I am a person who enjoys many of the television programs which place the lives of folks in wilderness areas on display. I appreciate their hardiness, their willingness to endure difficult situations, and their determination to go without conveniences many of us take for granted. However, as much as I enjoy seeing these character traits I admire, I am dismayed at the reasoning behind such a manner of living in most cases. That reasoning is the desire to be completely self-sufficient, to rely upon no one to maintain a healthy existence–at least in their eyes.
To elaborate, I am dismayed when I see these attitudes infiltrate the local church. The idea that an individual Christian can get all they need to grow and flourish out on their own without the contributions and care of others like themselves contradicts biblical teaching. The local church is an institution which is wholly dependent upon another–Jesus Christ, her Lord. Furthermore, it is also an institution reliant upon those individuals from which she is constituted. In other words, the local church is an interdependent group of people functioning for the good of one another while being completely dependent upon Christ. This is best displayed in the analogies the Apostle Paul uses when he compares the relationship individual believers have with each other with the proper functioning of the human body in 1 Corinthians 12:14-26.
In this section of Scripture the Apostle is pointing to the fact that each believer is a needed part of the local assembly, placed there by the Lord in order to function cooperatively with the other members for the sake of all (1 Cor 12:18-20). To the average American reader, this may seem uncomfortable at best and repulsive at worst, but believers have been made members of local congregations to serve others, not themselves (which brings me to the title of this post–“I Don’t Want to Be a Pancreas”).
The pancreas is a smaller organ found within the abdominal cavity of the human body, right behind the stomach. As you might imagine, the pancreas is not a very visible organ. However, its visibility or lack thereof should not be understood to be a reference of its vital function in contributing to the health of the body. The pancreas is actually part of two separate systems within our body–the digestive and endocrine systems. As part of the digestive system, the pancreas contributes enzymes to the small intestine which aid in the absorption of vital nutrients; as a part of the endocrine system, the pancreas produces important hormones which are circulated throughout the body via the circulatory system. Though it is medically possible to live without a pancreas, to do so necessitates the addition of insulin and digestive enzymes into the body via artificial means. In other words, the body is unable to maintain its health without outside influence.
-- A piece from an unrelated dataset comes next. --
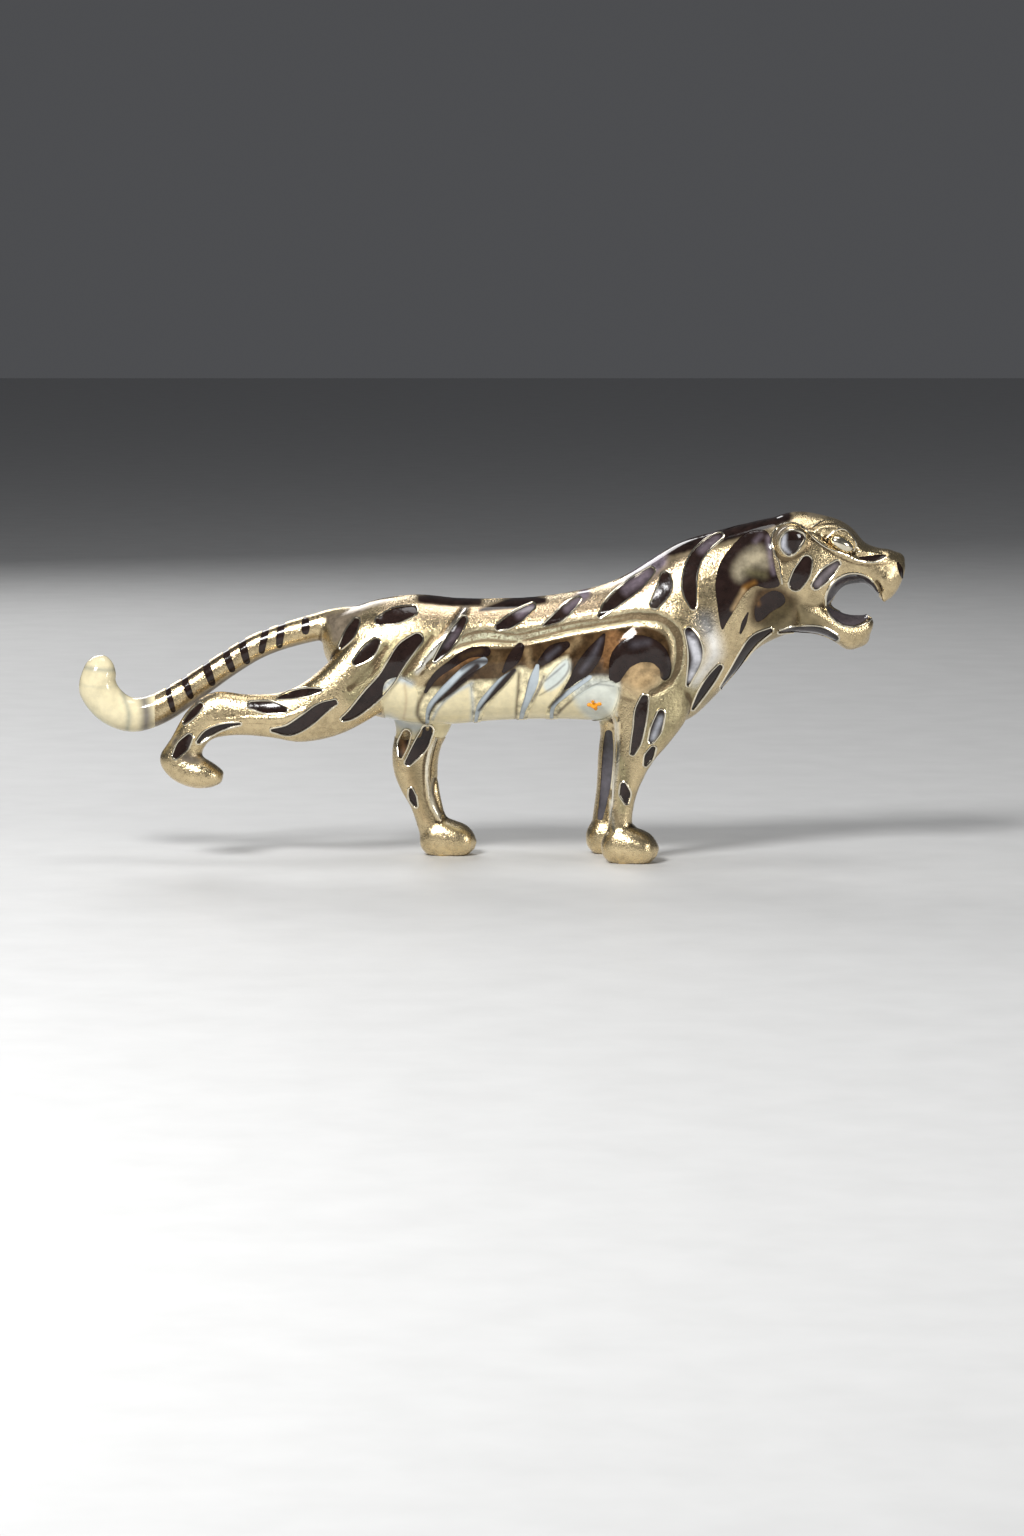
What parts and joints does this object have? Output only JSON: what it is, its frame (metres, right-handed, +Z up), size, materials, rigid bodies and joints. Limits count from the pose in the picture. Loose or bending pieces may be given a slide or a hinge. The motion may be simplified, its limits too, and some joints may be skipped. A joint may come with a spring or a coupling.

Now let us return to the idea of the local congregation being like a human body needing each of its organs (or members) functioning properly. If someone has been placed within the body to serve in the capacity of the “pancreas,” what happens he decides he would rather be a “heart” or “foot” or “mouth?” Well, it would seem that the body might end up with an extra of something it already has and go without something it needs. Who needs three feet, two hearts, or, my goodness–two mouths? No one! But everyone needs a pancreas, even the local church.
It does not seem all that cool to be the pancreas. After all, it is hidden behind the stomach, covered by layers of muscle and on top of that, skin. And what’s more, most folks probably do not even know what a pancreas does and maybe even if they have one or not. But certainly, anyone who has gone through an injury or disease which has deprived them of the use of their properly-functioning pancreas can tell you– you need one, you want one, and you will notice if it is not doing its job.
One last thing–the pancreas cannot survive and function properly without being part of the human body. It needs the mouth with its teeth to chew and swallow food, the rest of the digestive system to help break that food down into usable components, the circulatory system to deliver those nutrients, and even the hands that introduced that food to the mouth in the first place…and this is just a small description of how the body is dependent upon the pancreas and the pancreas is dependent upon the body.
Ultimately, one cannot function as a healthy Christian outside the context of the local church! Believers are meant for inclusion in a local assembly (Hebrews 10:24-25) so they can both be sustained and contribute to the health of others within that “body” .
Fellow believers, the body needs its pancreas, so get in there behind the stomach and get to work!